**Short problem:**
Write the data out again, exactly as given.
--
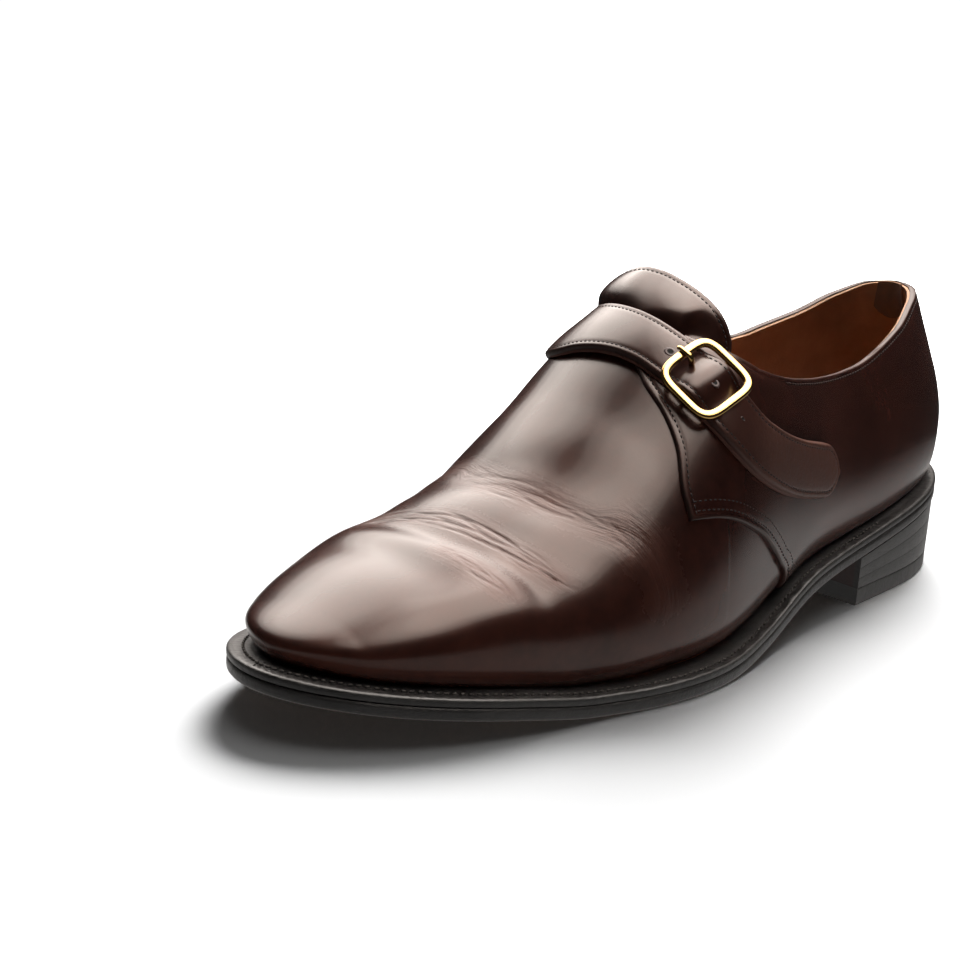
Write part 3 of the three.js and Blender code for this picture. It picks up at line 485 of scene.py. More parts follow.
def wall(name, outer_lift, inner_lift, across, lower_by):
    """Hollow wall: two slabs of grids that share their ridge line in front of the throat."""
    s = wall_rows()
    keys = ("at", "side", "rim", "gap", "crease", "lane")
    points, faces, fields, offset = [], [], {key: [] for key in keys}, 0
    steps = np.linspace(0, 1, across)
    for hand in (1, -1):
        top = topline(hand)(s)
        lowered = top + hand * lower_by * np.clip(np.abs(top) / 0.12, 0, 1)
        side = hand + (lowered - hand)[:, None] * steps[None]
        grid_s = np.broadcast_to(s[:, None], side.shape)
        rim = (1 - steps[None] < 0.015) * (np.abs(top) > 0.02)[:, None]
        outer, inner = on_last(grid_s, side, outer_lift), on_last(grid_s, side, inner_lift)
        index = np.arange(side.size).reshape(side.shape)
        for k, grid in enumerate((outer, inner)):
            points.append(grid.reshape(-1, 3))
            fields["at"].append(at_of(grid_s))
            fields["side"].append(side)
            fields["rim"].append(rim)
            fields["gap"].append(np.full(side.shape, 9.0))
            for key, values in zip(keys[4:], crease_fields(at_of(grid_s), side)):
                fields[key].append(values)
        def quads(a, b, c, d):
            return np.stack([a, b, c, d], -1).reshape(-1, 4)
        out, inn = index + offset, index + offset + side.size
        sheets = [quads(out[:-1, :-1], out[1:, :-1], out[1:, 1:], out[:-1, 1:]),
                  quads(inn[:-1, :-1], inn[:-1, 1:], inn[1:, 1:], inn[1:, :-1])]
        for column, turn in ((0, 1), (across - 1, -1)):
            strip = quads(out[:-1, column], inn[:-1, column], inn[1:, column], out[1:, column])
            sheets.append(strip[:, ::turn])
        for row, turn in ((0, -1), (-1, 1)):
            strip = quads(out[row, :-1], inn[row, :-1], inn[row, 1:], out[row, 1:])
            sheets.append(strip[:, ::turn])
        sheet = np.concatenate(sheets)
        faces.append(triangles(sheet if hand > 0 else sheet[:, ::-1]))
        offset += 2 * side.size
    fields = {key: np.concatenate([v.reshape(-1) for v in values]) for key, values in fields.items()}
    return make_piece(name, np.concatenate(points), np.concatenate(faces), fields)


upper = wall("vamp_and_wall", 0.0, -0.9, 92, 0.018)
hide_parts("upper")
lining = wall("lining", -0.95, -1.9, 40, 0.004)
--
**Finished answer:**
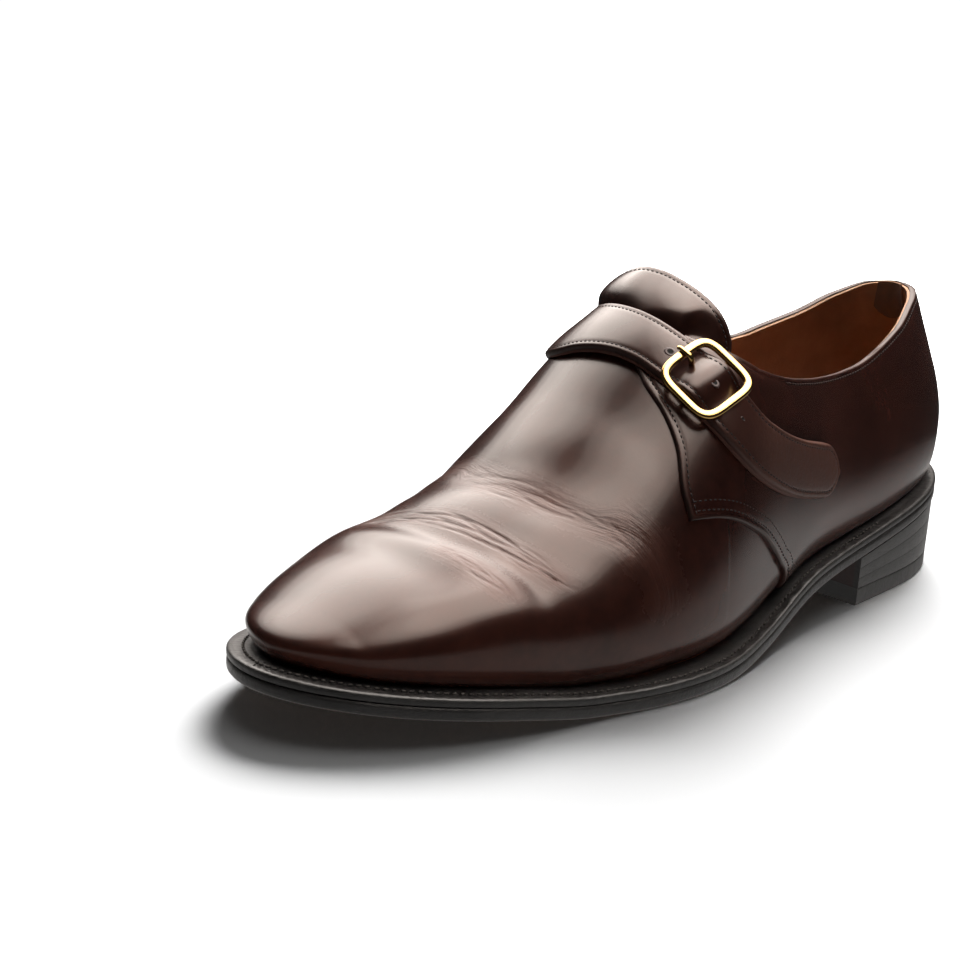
Write part 3 of the three.js and Blender code for this picture. It picks up at line 485 of scene.py. More parts follow.
def wall(name, outer_lift, inner_lift, across, lower_by):
    """Hollow wall: two slabs of grids that share their ridge line in front of the throat."""
    s = wall_rows()
    keys = ("at", "side", "rim", "gap", "crease", "lane")
    points, faces, fields, offset = [], [], {key: [] for key in keys}, 0
    steps = np.linspace(0, 1, across)
    for hand in (1, -1):
        top = topline(hand)(s)
        lowered = top + hand * lower_by * np.clip(np.abs(top) / 0.12, 0, 1)
        side = hand + (lowered - hand)[:, None] * steps[None]
        grid_s = np.broadcast_to(s[:, None], side.shape)
        rim = (1 - steps[None] < 0.015) * (np.abs(top) > 0.02)[:, None]
        outer, inner = on_last(grid_s, side, outer_lift), on_last(grid_s, side, inner_lift)
        index = np.arange(side.size).reshape(side.shape)
        for k, grid in enumerate((outer, inner)):
            points.append(grid.reshape(-1, 3))
            fields["at"].append(at_of(grid_s))
            fields["side"].append(side)
            fields["rim"].append(rim)
            fields["gap"].append(np.full(side.shape, 9.0))
            for key, values in zip(keys[4:], crease_fields(at_of(grid_s), side)):
                fields[key].append(values)
        def quads(a, b, c, d):
            return np.stack([a, b, c, d], -1).reshape(-1, 4)
        out, inn = index + offset, index + offset + side.size
        sheets = [quads(out[:-1, :-1], out[1:, :-1], out[1:, 1:], out[:-1, 1:]),
                  quads(inn[:-1, :-1], inn[:-1, 1:], inn[1:, 1:], inn[1:, :-1])]
        for column, turn in ((0, 1), (across - 1, -1)):
            strip = quads(out[:-1, column], inn[:-1, column], inn[1:, column], out[1:, column])
            sheets.append(strip[:, ::turn])
        for row, turn in ((0, -1), (-1, 1)):
            strip = quads(out[row, :-1], inn[row, :-1], inn[row, 1:], out[row, 1:])
            sheets.append(strip[:, ::turn])
        sheet = np.concatenate(sheets)
        faces.append(triangles(sheet if hand > 0 else sheet[:, ::-1]))
        offset += 2 * side.size
    fields = {key: np.concatenate([v.reshape(-1) for v in values]) for key, values in fields.items()}
    return make_piece(name, np.concatenate(points), np.concatenate(faces), fields)


upper = wall("vamp_and_wall", 0.0, -0.9, 92, 0.018)
hide_parts("upper")
lining = wall("lining", -0.95, -1.9, 40, 0.004)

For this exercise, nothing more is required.